Guidelines for identifying homologous recombination events in influenza A virus

Abstract

The rapid evolution of influenza viruses occurs both clonally and non-clonally through a variety of genetic mechanisms and selection pressures. The non-clonal evolution of influenza viruses comprises relatively frequent reassortment among gene segments and a more rarely reported process of non-homologous RNA recombination. Homologous RNA recombination within segments has been proposed as a third such mechanism, but to date the evidence for the existence of this process among influenza viruses has been both weak and controversial. As homologous recombination has not yet been demonstrated in the laboratory, supporting evidence, if it exists, may come primarily from patterns of phylogenetic incongruence observed in gene sequence data. Here, we review the necessary criteria related to laboratory procedures and sample handling, bioinformatic analysis, and the known ecology and evolution of influenza viruses that need to be met in order to confirm that a homologous recombination event occurred in the history of a set of sequences. To determine if these criteria have an effect on recombination analysis, we gathered 8307 publicly available full-length sequences of influenza A segments and divided them into those that were sequenced via the National Institutes of Health Influenza Genome Sequencing Project (IGSP) and those that were not. As sample handling and sequencing are executed to a very high standard in the IGSP, these sequences should be less likely to be exposed to contamination by other samples or by laboratory strains, and thus should not exhibit laboratory-generated signals of homologous recombination. Our analysis shows that the IGSP data set contains only two phylogenetically-supported single recombinant sequences and no recombinant clades. In marked contrast, the non-IGSP data show a very large amount of potential recombination. We conclude that the presence of false positive signals in the non-IGSP data is more likely than false negatives in the IGSP data, and that given the evidence to date, homologous recombination seems to play little or no role in the evolution of influenza A viruses.
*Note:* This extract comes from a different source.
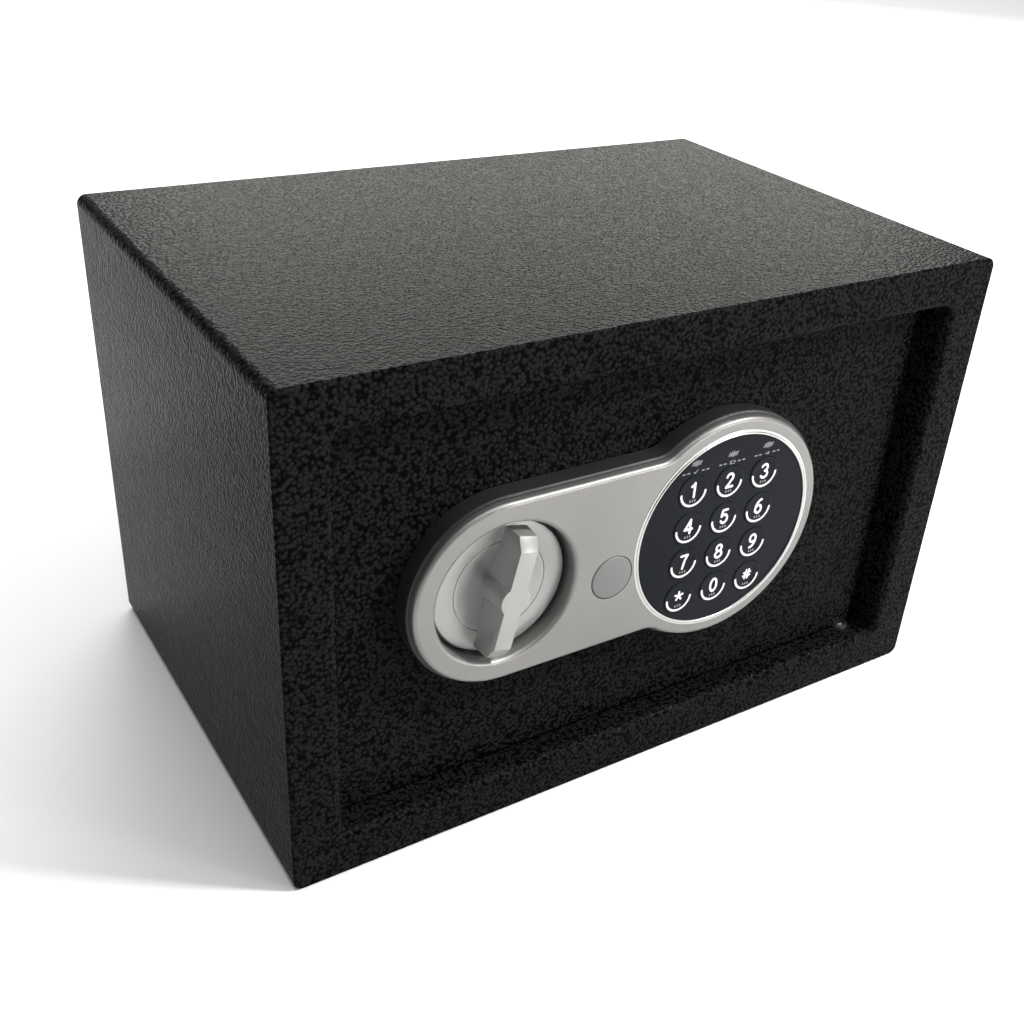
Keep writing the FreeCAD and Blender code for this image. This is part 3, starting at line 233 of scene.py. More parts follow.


# Baked powder coat with orange peel: crowded domes on a slow wave, with painted shade in its colour: dark in
# the valleys between the domes, lighter on the dome tops.
def powderCoat():
    s = powderCoatSettings
    finish, tree, shader = newFinish("powderCoat", Specular_IOR_Level=s["specular"])
    place = objectPlace(tree)
    shove = tree.nodes.new("ShaderNodeTexNoise")
    shove.inputs["Scale"].default_value = s["shoveScale"]
    shove.inputs["Detail"].default_value = 2.0
    tree.links.new(place, shove.inputs["Vector"])
    drifted = tree.nodes.new("ShaderNodeVectorMath")
    drifted.operation = "MULTIPLY_ADD"
    drifted.inputs[1].default_value = (s["drift"],) * 3
    tree.links.new(shove.outputs["Color"], drifted.inputs[0])
    tree.links.new(place, drifted.inputs[2])
    cells = pebbles(tree, drifted.outputs["Vector"], s["domeScale"], s["domeSoftness"])
    domes = spread(tree, cells, 1.0, 0.0, *s["domeReach"])
    wave = grain(tree, place, s["waveScale"], 2.0)
    height = mixedHeights(tree, domes, wave, s["waveShare"])
    roughen(tree, shader, height, s["depth"], s["strength"])
    # painted shade: the base colour follows the bump height, dark in the valleys and lighter on the crests
    colour = tinted(tree, height, s["valleyShade"], s["crest"], *s["shadeReach"])
    wear = grain(tree, place, s["wearScale"], 3.0)
    dress(tree, shader, colour, spread(tree, wear, *s["roughness"]))
    return finish


def mouldedPlastic(name, dark, light, roughness, grainScale, depth, **more):
    finish, tree, shader = newFinish(name, **more)
    place = objectPlace(tree)
    fine = grain(tree, place, grainScale, 3.0, 0.6)
    roughen(tree, shader, fine, depth, 0.5)
    cloud = grain(tree, place, 24.0, 4.0)
    rub = grain(tree, place, 130.0, 4.0)
    dress(tree, shader, tinted(tree, cloud, dark, light), spread(tree, rub, *roughness))
    return finish


# Silver paint: fine metal flakes under a satin film.
def silverPaint(name, dark, light, roughness, metal):
    finish, tree, shader = newFinish(name, Metallic=metal, Coat_Weight=0.12, Coat_Roughness=0.35)
    place = objectPlace(tree)
    flakes = grain(tree, place, 5200.0, 1.0)
    cloud = grain(tree, place, 16.0, 3.0)
    both = mixedHeights(tree, cloud, flakes, 0.45)
    rub = grain(tree, place, 90.0, 4.0)
    dress(tree, shader, tinted(tree, both, dark, light, 0.5, 0.95), spread(tree, rub, *roughness))
    roughen(tree, shader, flakes, 0.00002, 0.35)
    return finish


# Bare or plated metal, with fine lines along one direction.
def linedMetal(name, dark, light, roughness, stretch, depth, metal=1.0):
    finish, tree, shader = newFinish(name, Metallic=metal)
    lines = grain(tree, objectPlace(tree, stretch), 1.0, 3.0, 0.6)
    cloud = grain(tree, objectPlace(tree), 45.0, 4.0)
    both = mixedHeights(tree, cloud, lines, 0.6)
    dress(tree, shader, tinted(tree, cloud, dark, light), spread(tree, both, *roughness, 0.5, 1.1))
    roughen(tree, shader, lines, depth, 0.4)
    return finish


def circuitFinish():
    finish, tree, shader = newFinish("solderMask", Coat_Weight=0.3, Coat_Roughness=0.15)
    place = objectPlace(tree, (900.0, 900.0, 420.0))
    wires = tree.nodes.new("ShaderNodeTexBrick")
    wires.inputs["Scale"].default_value = 1.0
    wires.inputs["Mortar Size"].default_value = 0.06
    tree.links.new(place, wires.inputs["Vector"])
    wires.inputs["Color1"].default_value = (0.012, 0.085, 0.03, 1.0)
    wires.inputs["Color2"].default_value = (0.015, 0.10, 0.035, 1.0)
    wires.inputs["Mortar"].default_value = (0.03, 0.16, 0.06, 1.0)
    fine = grain(tree, objectPlace(tree), 300.0, 3.0)
    dress(tree, shader, wires.outputs["Color"], spread(tree, fine, 0.35, 0.5))
    roughen(tree, shader, wires.outputs["Fac"], 0.00003, 0.5)
    return finish


def feltFinish():
    finish, tree, shader = newFinish("needleFelt", Sheen_Weight=0.55, Sheen_Roughness=0.6)
    shader.inputs["Sheen Tint"].default_value = (0.35, 0.35, 0.36, 1.0)
    place = objectPlace(tree)
    fibres = grain(tree, place, 1500.0, 4.0, 0.75, 1.6)
    tufts = grain(tree, place, 260.0, 3.0, 0.6)
    roughen(tree, shader, mixedHeights(tree, fibres, tufts, 0.8), 0.0007, 0.8)
    colour = tinted(tree, fibres, (0.012, 0.012, 0.013), (0.055, 0.055, 0.058))
    dress(tree, shader, colour, spread(tree, tufts, 0.85, 1.0))
    return finish


def printInk(name, dark, light):
    finish, tree, shader = newFinish(name)
    place = objectPlace(tree)
    speckle = grain(tree, place, 2600.0, 3.0, 0.7)
    dress(tree, shader, tinted(tree, speckle, dark, light), spread(tree, speckle, 0.38, 0.55))
    roughen(tree, shader, speckle, 0.00001, 0.4)
    return finish


coat = powderCoat()
housingBlack = mouldedPlastic(
    "housingBlack", (0.015, 0.0152, 0.016), (0.021, 0.0212, 0.022), (0.40, 0.50), 2600.0, 0.00003,
    Specular_IOR_Level=0.34,
)
fasciaSilver = silverPaint(
    "fasciaSilver", (0.203, 0.199, 0.192), (0.248, 0.243, 0.234), (0.38, 0.46), 0.75,
)
knobSilver = silverPaint("knobSilver", (0.30, 0.297, 0.29), (0.36, 0.357, 0.35), (0.34, 0.42), 0.60)
capGrey = mouldedPlastic(
    "capGrey", (0.142, 0.140, 0.138), (0.164, 0.162, 0.159), (0.34, 0.42), 3200.0, 0.00002,
)
ringBright = linedMetal(
    "ringBright", (0.52, 0.52, 0.51), (0.60, 0.60, 0.59), (0.20, 0.28), (60.0, 60.0, 60.0),
    0.00001,
)
keypadBlack = mouldedPlastic(
    "keypadBlack", (0.0060, 0.0074, 0.0105), (0.0078, 0.0092, 0.0125), (0.28, 0.36), 3000.0,
    0.00001, Specular_IOR_Level=0.06,
)
inkWhite = printInk("inkWhite", (0.66, 0.66, 0.67), (0.82, 0.82, 0.83))
inkGrey = printInk("inkGrey", (0.19, 0.19, 0.195), (0.27, 0.27, 0.275))
smokedLens = mouldedPlastic(
    "smokedLens", (0.010, 0.010, 0.011), (0.02, 0.02, 0.021), (0.18, 0.26), 900.0, 0.00001,
    Coat_Weight=0.4,
)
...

Figure 1. Bootstrapped ML trees, inferred with RAxML, for regions of the PA segment of avian H5N1 sequences.

Tree A was inferred for the region defined by positions 1–1361 & 1939–2314. Tree B was inferred for the region defined by positions 1362–1938. The red sequence is the putative recombinant sequence. Blue and green sequences are major and minor parental sequences, respectively, as identified by 3SEQ. Trees are midpoint rooted. ML trees inferred with PAUP* have some non-critical differences the two subclades marked with open circles.

Figure 2. Bootstrapped ML trees for the PA segment of avian H5N1 sequences.

Tree A was inferred for the region defined by positions 1–139 & 2016–2314. Tree B was inferred for the region defined by positions 140–2015. ML trees inferred with PAUP* have some non-critical differences the two subclades marked with open circles. Phylogenetic relationships in these trees do not support a hypothesis of homologous recombination. Other features as in Figure 1.

Figure 3. Bootstrapped ML trees for the NA segment of avian H9N2 sequences.

Tree A was inferred for the region defined by positions 1–479 & 926–1496. Tree B was inferred for the region defined by positions 480–925. ML trees inferred with PAUP* have identical topology to the trees shown here. Other features as in Figure 1.

Figure 4. Bootstrapped ML trees for the NA segment of avian H9N2 sequences.

Tree A was inferred for the region defined by positions 1–219 & 721–1496. Tree B was inferred for the region defined by positions 220–720. ML trees inferred with PAUP* have identical topology to the trees shown here. Phylogenetic relationships in these trees do not support a hypothesis of homologous recombination. Other features as in Figure 1.